» **Exercise goal**
Quote the whole listing word for word, please.
########################################
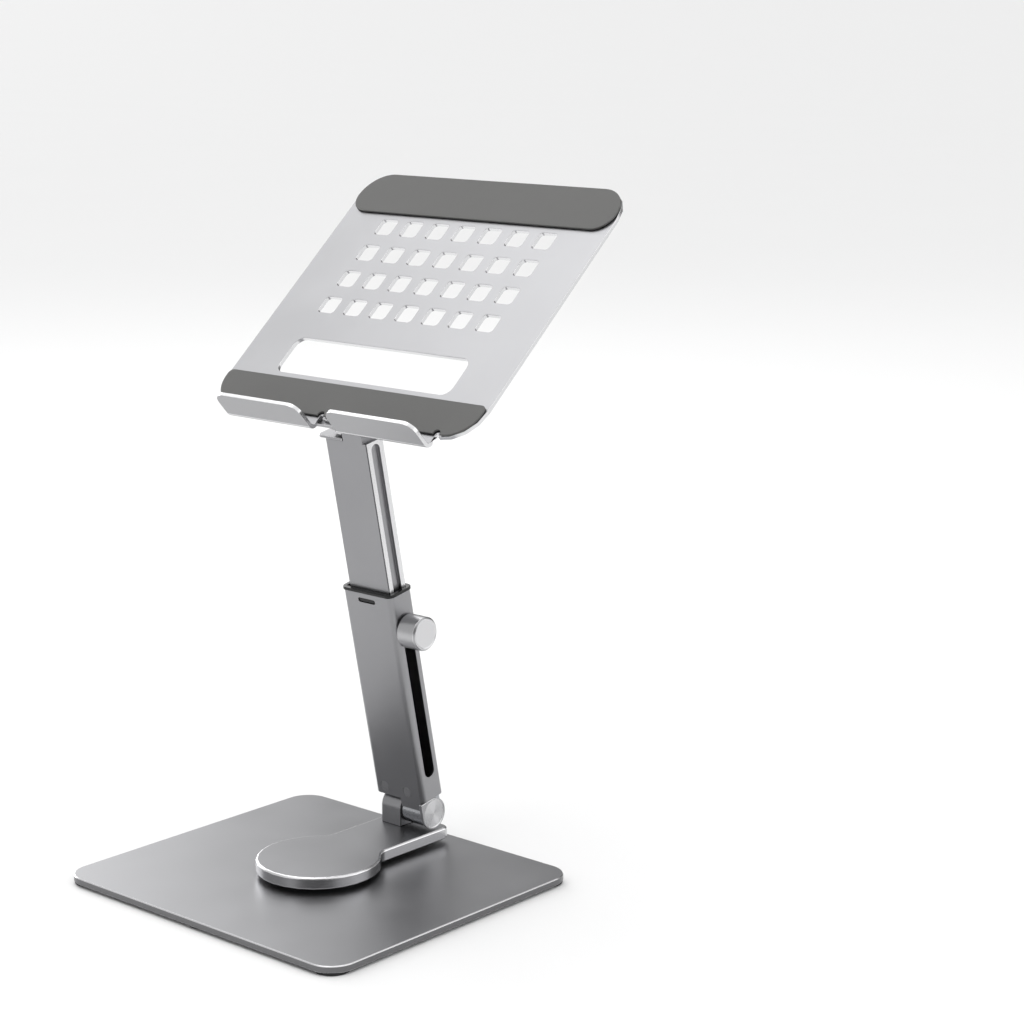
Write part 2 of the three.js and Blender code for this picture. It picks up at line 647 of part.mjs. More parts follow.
function addHingePieces(parent) {
  piece(parent, 'hinge_knuckle', hingeKnuckle(), brightMetal);
  piece(parent, 'hinge_cap', hingeCap(), brightMetal);
  const boreRadius = PIN_RADIUS + RUN_GAP;
  const pinRight = BARREL_RIGHT - SPIGOT_LENGTH - SIDE_GAP;
  const pocketFloor = LUG_LEFT + NUT_POCKET_DEPTH;
  const nutRight = pocketFloor - WASHER_THICKNESS - 2 * SIDE_GAP;
  const nutLeft = nutRight - NUT_LENGTH;
  piece(parent, 'hinge_pin', rodX(PIN_RADIUS, nutLeft - 0.6, pinRight), steel);
  piece(
    parent, 'friction_washer',
    washerX(LUG_RADIUS - 0.5, boreRadius, LUG_RIGHT + SIDE_GAP, BARREL_LEFT - SIDE_GAP), acetal,
  );
  piece(
    parent, 'spring_washer',
    washerX(NUT_RADIUS, boreRadius, nutRight + SIDE_GAP, pocketFloor - SIDE_GAP), steel,
  );
  piece(parent, 'hinge_nut', hexNut(NUT_RADIUS, boreRadius, nutLeft, nutRight), steel);
}

function addTube(parent) {
  piece(parent, 'lower_tube', lowerTube(), satinGrey);
  rivetPlaces().forEach((x, i) => {
    piece(parent, `tube_rivet_${i + 1}`, rivet(x), satinGrey);
  });
  piece(parent, 'tube_collar', tubeCollar(), blackPlastic);
}

// ---------------------------------------------------------------- upper arm (sliding bar)
function upperBar() {
  const section = roundedRect(BAR_WIDTH, BAR_DEPTH, BAR_CORNER, BAR_MIDDLE, 0);
  const body = prism(section, BAR_BOTTOM, BAR_TOP, 0, 4);
  const tongueEnd = rodX(TONGUE_RADIUS, TONGUE_LEFT, TONGUE_RIGHT, 40).translate(0, 0, TRAY_AXIS_S);
  const tongue = box(
    TONGUE_LEFT, TONGUE_RIGHT, -BAR_DEPTH / 2, BAR_DEPTH / 2, BAR_TOP - 1, TRAY_AXIS_S,
  );
  const grooveTop = BAR_TOP - GROOVE_END;
  const grooveShape = roundedRect(
    GROOVE_WIDTH, BAR_LENGTH * 1.5, GROOVE_WIDTH / 2 - 0.01, 0, grooveTop - BAR_LENGTH * 0.75,
  );
  const rightGroove = prismX(grooveShape, BAR_SIDE - GROOVE_DEPTH, BAR_SIDE + 1);
  const leftGroove = prismX(grooveShape, BAR_LEFT - 1, BAR_LEFT + GROOVE_DEPTH);
  const hingeBore = rodX(TRAY_PIN_RADIUS + RUN_GAP, TONGUE_LEFT - 1, TONGUE_RIGHT + 1)
    .translate(0, 0, TRAY_AXIS_S);
  const lockThread = rodX(LOCK_RADIUS + RUN_GAP, BAR_SIDE - LOCK_DEPTH - 1, BAR_SIDE + 1)
    .translate(0, 0, LOCK_HEIGHT);
  const stopThread = rodZ(STOP_SCREW_SHANK + RUN_GAP, BAR_TOP - STOP_SCREW_LENGTH, BAR_TOP + 1, 16)
    .translate(STOP_SCREW_X, 0, 0);
  return cut(join(body, tongue, tongueEnd), rightGroove, leftGroove, hingeBore, lockThread, stopThread);
}

function stopPlate() {
  const right = TONGUE_LEFT - SEAT_GAP;
  const face = BAR_DEPTH / 2 + STOP_MARGIN;
  const z0 = BAR_TOP + SEAT_GAP / 2;
  const plate = prism(
    roundedRect(right - STOP_LEFT, 2 * face, STOP_CORNER, (right + STOP_LEFT) / 2, 0),
    z0, z0 + STOP_THICKNESS, 0, 4,
  );
  const squareEnd = box(STOP_SCREW_X, right, -face, face, z0, z0 + STOP_THICKNESS);
  const hole = countersunkHole(STOP_SCREW_SHANK + RUN_GAP, STOP_SCREW_HEAD + RUN_GAP, 4)
    .rotateX(Math.PI).translate(STOP_SCREW_X, 0, z0 + STOP_THICKNESS);
  return cut(join(plate, squareEnd), hole);
}

function stopScrew() {
  const top = BAR_TOP + SEAT_GAP / 2 + STOP_THICKNESS;
  return latheZ([
    [0, 0], [STOP_SCREW_HEAD, 0], [STOP_SCREW_SHANK, STOP_SCREW_HEAD - STOP_SCREW_SHANK],
    [STOP_SCREW_SHANK, STOP_SCREW_LENGTH], [0, STOP_SCREW_LENGTH],
  ], 16).rotateX(Math.PI).translate(STOP_SCREW_X, 0, top);
}

function addUpperArm(parent) {
  piece(parent, 'upper_bar', upperBar(), satinGrey);
  piece(parent, 'stop_plate', stopPlate(), satinGrey);
  piece(parent, 'stop_screw', stopScrew(), steel);
  const bush = washerX(
    SLOT_WIDTH / 2 - 2 * SIDE_GAP, LOCK_RADIUS + RUN_GAP, BAR_SIDE + SIDE_GAP, TUBE_SIDE - SIDE_GAP,
  );
  piece(parent, 'slot_bush', bush.translate(0, 0, LOCK_HEIGHT), acetal);
}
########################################
» **Task answer**
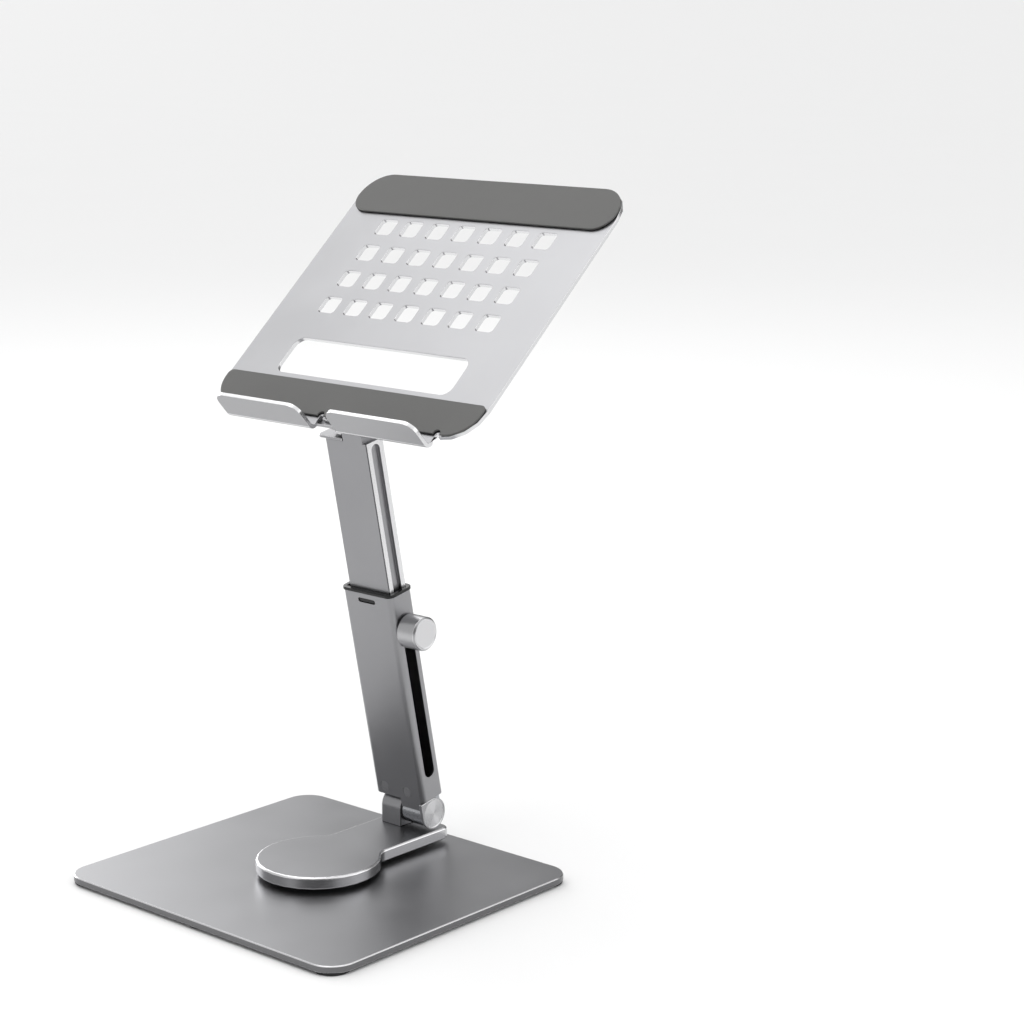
Write part 2 of the three.js and Blender code for this picture. It picks up at line 647 of part.mjs. More parts follow.
function addHingePieces(parent) {
  piece(parent, 'hinge_knuckle', hingeKnuckle(), brightMetal);
  piece(parent, 'hinge_cap', hingeCap(), brightMetal);
  const boreRadius = PIN_RADIUS + RUN_GAP;
  const pinRight = BARREL_RIGHT - SPIGOT_LENGTH - SIDE_GAP;
  const pocketFloor = LUG_LEFT + NUT_POCKET_DEPTH;
  const nutRight = pocketFloor - WASHER_THICKNESS - 2 * SIDE_GAP;
  const nutLeft = nutRight - NUT_LENGTH;
  piece(parent, 'hinge_pin', rodX(PIN_RADIUS, nutLeft - 0.6, pinRight), steel);
  piece(
    parent, 'friction_washer',
    washerX(LUG_RADIUS - 0.5, boreRadius, LUG_RIGHT + SIDE_GAP, BARREL_LEFT - SIDE_GAP), acetal,
  );
  piece(
    parent, 'spring_washer',
    washerX(NUT_RADIUS, boreRadius, nutRight + SIDE_GAP, pocketFloor - SIDE_GAP), steel,
  );
  piece(parent, 'hinge_nut', hexNut(NUT_RADIUS, boreRadius, nutLeft, nutRight), steel);
}

function addTube(parent) {
  piece(parent, 'lower_tube', lowerTube(), satinGrey);
  rivetPlaces().forEach((x, i) => {
    piece(parent, `tube_rivet_${i + 1}`, rivet(x), satinGrey);
  });
  piece(parent, 'tube_collar', tubeCollar(), blackPlastic);
}

// ---------------------------------------------------------------- upper arm (sliding bar)
function upperBar() {
  const section = roundedRect(BAR_WIDTH, BAR_DEPTH, BAR_CORNER, BAR_MIDDLE, 0);
  const body = prism(section, BAR_BOTTOM, BAR_TOP, 0, 4);
  const tongueEnd = rodX(TONGUE_RADIUS, TONGUE_LEFT, TONGUE_RIGHT, 40).translate(0, 0, TRAY_AXIS_S);
  const tongue = box(
    TONGUE_LEFT, TONGUE_RIGHT, -BAR_DEPTH / 2, BAR_DEPTH / 2, BAR_TOP - 1, TRAY_AXIS_S,
  );
  const grooveTop = BAR_TOP - GROOVE_END;
  const grooveShape = roundedRect(
    GROOVE_WIDTH, BAR_LENGTH * 1.5, GROOVE_WIDTH / 2 - 0.01, 0, grooveTop - BAR_LENGTH * 0.75,
  );
  const rightGroove = prismX(grooveShape, BAR_SIDE - GROOVE_DEPTH, BAR_SIDE + 1);
  const leftGroove = prismX(grooveShape, BAR_LEFT - 1, BAR_LEFT + GROOVE_DEPTH);
  const hingeBore = rodX(TRAY_PIN_RADIUS + RUN_GAP, TONGUE_LEFT - 1, TONGUE_RIGHT + 1)
    .translate(0, 0, TRAY_AXIS_S);
  const lockThread = rodX(LOCK_RADIUS + RUN_GAP, BAR_SIDE - LOCK_DEPTH - 1, BAR_SIDE + 1)
    .translate(0, 0, LOCK_HEIGHT);
  const stopThread = rodZ(STOP_SCREW_SHANK + RUN_GAP, BAR_TOP - STOP_SCREW_LENGTH, BAR_TOP + 1, 16)
    .translate(STOP_SCREW_X, 0, 0);
  return cut(join(body, tongue, tongueEnd), rightGroove, leftGroove, hingeBore, lockThread, stopThread);
}

function stopPlate() {
  const right = TONGUE_LEFT - SEAT_GAP;
  const face = BAR_DEPTH / 2 + STOP_MARGIN;
  const z0 = BAR_TOP + SEAT_GAP / 2;
  const plate = prism(
    roundedRect(right - STOP_LEFT, 2 * face, STOP_CORNER, (right + STOP_LEFT) / 2, 0),
    z0, z0 + STOP_THICKNESS, 0, 4,
  );
  const squareEnd = box(STOP_SCREW_X, right, -face, face, z0, z0 + STOP_THICKNESS);
  const hole = countersunkHole(STOP_SCREW_SHANK + RUN_GAP, STOP_SCREW_HEAD + RUN_GAP, 4)
    .rotateX(Math.PI).translate(STOP_SCREW_X, 0, z0 + STOP_THICKNESS);
  return cut(join(plate, squareEnd), hole);
}

function stopScrew() {
  const top = BAR_TOP + SEAT_GAP / 2 + STOP_THICKNESS;
  return latheZ([
    [0, 0], [STOP_SCREW_HEAD, 0], [STOP_SCREW_SHANK, STOP_SCREW_HEAD - STOP_SCREW_SHANK],
    [STOP_SCREW_SHANK, STOP_SCREW_LENGTH], [0, STOP_SCREW_LENGTH],
  ], 16).rotateX(Math.PI).translate(STOP_SCREW_X, 0, top);
}

function addUpperArm(parent) {
  piece(parent, 'upper_bar', upperBar(), satinGrey);
  piece(parent, 'stop_plate', stopPlate(), satinGrey);
  piece(parent, 'stop_screw', stopScrew(), steel);
  const bush = washerX(
    SLOT_WIDTH / 2 - 2 * SIDE_GAP, LOCK_RADIUS + RUN_GAP, BAR_SIDE + SIDE_GAP, TUBE_SIDE - SIDE_GAP,
  );
  piece(parent, 'slot_bush', bush.translate(0, 0, LOCK_HEIGHT), acetal);
}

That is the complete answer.